A saudade deixou de ser notícia. Tem mais audiência a câmara que nos leva até onde somos desejados, que nos mostra a rir com dentinhos favorecidos por filtros de cor. Os olhares medem-se agora aos megapixéis. Olhamos para a bateria que ainda nos resta quando antes contávamos os minutos que tínhamos. Acordamos com uma sms com dois pontos e um parêntesis e figuramos ali o rosto de olhos fechados e o cabelo despenteado que queríamos ver pela manhã.
Partilhamos o que estamos a ver com o mundo e abrimos momentos que antes eram confidenciais, quer eram nossos, que eram íntimos. Confiamos na lente para captar o que muitas vezes já nem apreciamos com os nossos próprios olhos. Preferimos o que vemos nos ecrãs, afinal sempre dá para ajustar, cortar, expandir, recolorir.

Descrevemos ações e emoções com um cardinal, como se pudéssemos carimbar tudo aquilo que é abstrato e que nos ensinaram na primária que eram impossível de tocar. Usamos bandas sonoras para tudo. Transformamos uma troca de olhares e aprisionamo-la para sempre com aquela música, que nos há de lembrar e relembrar o que de bom ou mau nos trouxer o futuro. Passeamos indiferentes ao que nos chama em redor, fechados com headphones minúsculos feitos carrascos dos nossos ouvidos, cujas entradas estão hermeticamente encerradas aos sons naturais que antes nos seduziam de fora.

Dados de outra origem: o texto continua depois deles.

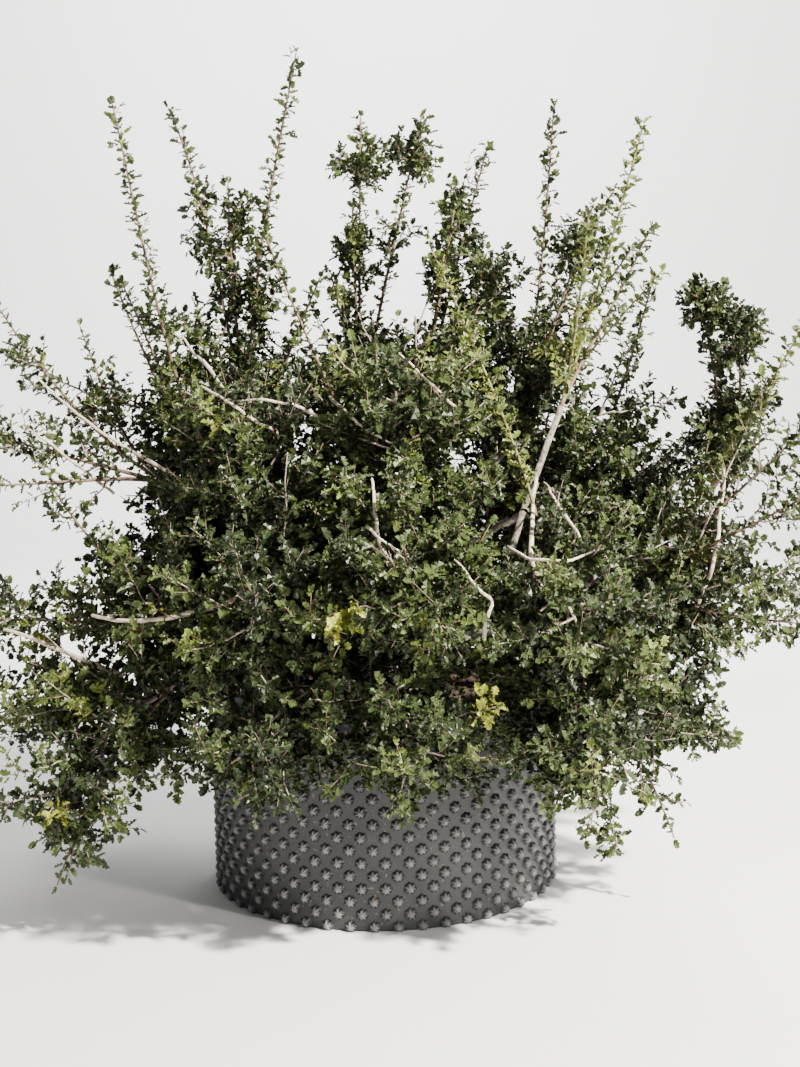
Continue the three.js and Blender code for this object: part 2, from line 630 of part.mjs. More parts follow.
// Side twigs leave a leader at even steps, each turned on by the golden angle.
function addLeader(pieces, mass, leader, seed) {
  const form = FORMS[leader.form];
  const stemEnd = shareOfStem(leader);
  pieces.push(stemSolid(mass, leader));
  const tip = leader.curve.getPointAt(stemEnd);
  const ahead = leader.curve.getPointAt(1).sub(tip).normalize();
  tip.addScaledVector(ahead, -LEAF.rootSunk);
  addLeaf(pieces, mass, tip, ahead, form.leaf * LEAF.endSize, seed);
  const count = Math.round((leader.length * (1 - form.bare) * form.twigs) / 100);
  const leafy = stemEnd - form.bare;
  const even = Array.from({ length: count }, (_, k) => form.bare + ((k + 0.5) / count) * leafy);
  const tufted = (leader.tufts ?? []).flatMap(([share, radius, twigs]) =>
    Array.from({ length: twigs }, (_, k) => share + (((k + 0.5) / twigs - 0.5) * radius) / leader.length),
  );
  [...even, ...tufted].forEach((t, k) => {
    const forward = leader.curve.getTangentAt(t);
    const turned = squareTo(forward, UP).applyAxisAngle(forward, radians(GOLDEN_ANGLE * (k + seed)));
    const lean = radians(form.lean * (TWIG.leanAtFoot - TWIG.leanLoss * t));
    const aim = forward.clone().multiplyScalar(Math.cos(lean)).addScaledVector(turned, Math.sin(lean));
    const start = leader.curve.getPointAt(t);
    while (outness(start, [leader]) < form.core * CORE.rootShare) start.addScaledVector(aim, SPACE.step);
    addTwig(pieces, mass, start, aim, form, seed * 100 + k);
  });
}

// The solids that a core is cut clear of: the pot's outside and every limb, each grown by the gap.
const aroundPot = (z) => level(POT.radius + POT.studHeight + GAP, z, POT.studsRound * 2);
const potEnvelope = solid(loft([aroundPot(-GAP), aroundPot(POT.height + GAP)]));
const obstacles = [potEnvelope, ...[...limbs.keys()].map(grown)];

// The core of a dense clump is a faceted ball that shrinks wherever a limb or a neighbour comes close.
function coreSolid(mass, leader) {
  const { core } = FORMS[leader.form];
  const centre = leader.curve.getPointAt(CORE.middle);
  const ball = new THREE.OctahedronGeometry(1, CORE.detail);
  ball.deleteAttribute("normal").deleteAttribute("uv");
  const merged = mergeVertices(ball, 1e-4);
  const position = merged.getAttribute("position");
  const direction = new THREE.Vector3();
  const probe = new THREE.Vector3();
  for (let i = 0; i < position.count; i++) {
    direction.fromBufferAttribute(position, i).normalize();
    const ahead = (far) => probe.copy(centre).addScaledVector(direction, far);
    const inside = (point) =>
      outness(point, [leader]) < core && inOwnSpace(point, mass, CORE.limbClearance);
    let far = SPACE.step;
    while (inside(ahead(far + SPACE.step))) far += SPACE.step;
    position.setXYZ(i, ...ahead(far).toArray());
  }
  const others = MASSES.filter((other) => other !== mass);
  const stems = others.flatMap((other) =>
    other.leaders.map((one) => stemSolid(other, one, SPACE.limbClearance)),
  );
  return [...obstacles, ...stems].reduce((made, obstacle) => made.subtract(obstacle), solid(merged));
}

function massGeometry(mass, number) {
  const pieces = [];
  mass.leaders.forEach((leader, i) => addLeader(pieces, mass, leader, number * 3 + i + 1));
  for (const leader of mass.leaders) if (FORMS[leader.form].core) pieces.push(coreSolid(mass, leader));
  return geometryOf(join(pieces));
}

// The whole plant in its pot

const plant = new THREE.Group();

function add(name, geometry, [colour, roughness]) {
  const material = new THREE.MeshStandardMaterial({ color: colour, roughness, metalness: 0 });
  material.flatShading = true;
  const mesh = new THREE.Mesh(geometry, material);
  mesh.name = name;
  plant.add(mesh);
}

add("pot", potGeometry(), COLOURS.pot);
add("soil", soilGeometry(), COLOURS.soil);
add("trunk", trunkGeometry(), COLOURS.bark);
BOUGHS.forEach((bough, order) => add(bough.name, boughGeometry(bough, order), COLOURS.bark));
MASSES.forEach((mass, number) => add(mass.name, massGeometry(mass, number), COLOURS.foliage));

export default plant;
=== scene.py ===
# A kermes oak, an evergreen shrub, grown in a round studded nursery pot.
# The plant's sizes are in millimetres until a mesh is made, and meshes are in metres.
# The front of the plant faces -Y and its right side +X. The pot stands on z = 0.

import math

import bpy
import numpy as np
from mathutils import Matrix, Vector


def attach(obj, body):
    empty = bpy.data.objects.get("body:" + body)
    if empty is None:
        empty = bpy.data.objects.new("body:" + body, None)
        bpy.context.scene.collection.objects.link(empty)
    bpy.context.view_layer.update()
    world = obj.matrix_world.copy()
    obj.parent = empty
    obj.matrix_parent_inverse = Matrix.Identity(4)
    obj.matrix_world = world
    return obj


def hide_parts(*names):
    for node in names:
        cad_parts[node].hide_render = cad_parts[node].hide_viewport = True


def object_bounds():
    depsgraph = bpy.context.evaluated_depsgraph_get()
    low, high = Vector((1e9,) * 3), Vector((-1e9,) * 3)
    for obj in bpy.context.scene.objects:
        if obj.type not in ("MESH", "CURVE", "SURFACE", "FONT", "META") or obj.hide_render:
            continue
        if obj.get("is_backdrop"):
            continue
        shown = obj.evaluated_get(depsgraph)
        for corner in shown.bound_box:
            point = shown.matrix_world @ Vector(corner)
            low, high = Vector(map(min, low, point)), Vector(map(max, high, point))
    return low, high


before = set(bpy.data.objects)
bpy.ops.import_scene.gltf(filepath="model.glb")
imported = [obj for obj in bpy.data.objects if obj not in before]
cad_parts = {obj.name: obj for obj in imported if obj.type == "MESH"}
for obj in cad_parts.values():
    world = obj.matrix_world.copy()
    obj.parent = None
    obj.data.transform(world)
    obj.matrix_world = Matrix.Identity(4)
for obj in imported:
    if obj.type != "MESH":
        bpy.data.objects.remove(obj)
cad_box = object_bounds()


# THE POT
# A round nursery container moulded in one piece from dark grey plastic. Its wall is covered with
# staggered rows of small fluted studs that air-prune the roots, and its rim is plain and rounded.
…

Criamos personagens online dignas de livros ou ebooks. Damos-lhe características que, por vezes, não conseguimos ter na realidade. E toda a gente acredita, toda a gente cai nessa de nos cumprimentar quando um ecrã lhes diz que fazemos anos.

E quando as teclas não chegam ou parecem ter demasiadas arestas, fazer demasiado barulho, ser demasiado físicas, também elas têm os dias contados e dão lugar aos planos lisos, à palavra touch – que “tocar” é outra coisa – que nos transmite sensações ao tato tão vazias como comer papel em branco. Minimalista, dizem. Rapidamente deixamos de procurar significados num botão, inscrições numa tabuleta, letras numa frase. Simplificamos tudo, pensamos nós, para arrastarmos o mundo com um dedo. Somos mais um entre milhões, adotamos um nome de utilizador e confiamos a vida a uma password.


Apesar de tudo, sei que ficou algo. Que há lacunas por preencher. E que até para estarmos sozinhos precisamos de alguém. Alguém real, ali, ao lado. E em determinado momento acabamos sempre por percebê-lo. Porque nunca como hoje as pessoas estiveram tão longe.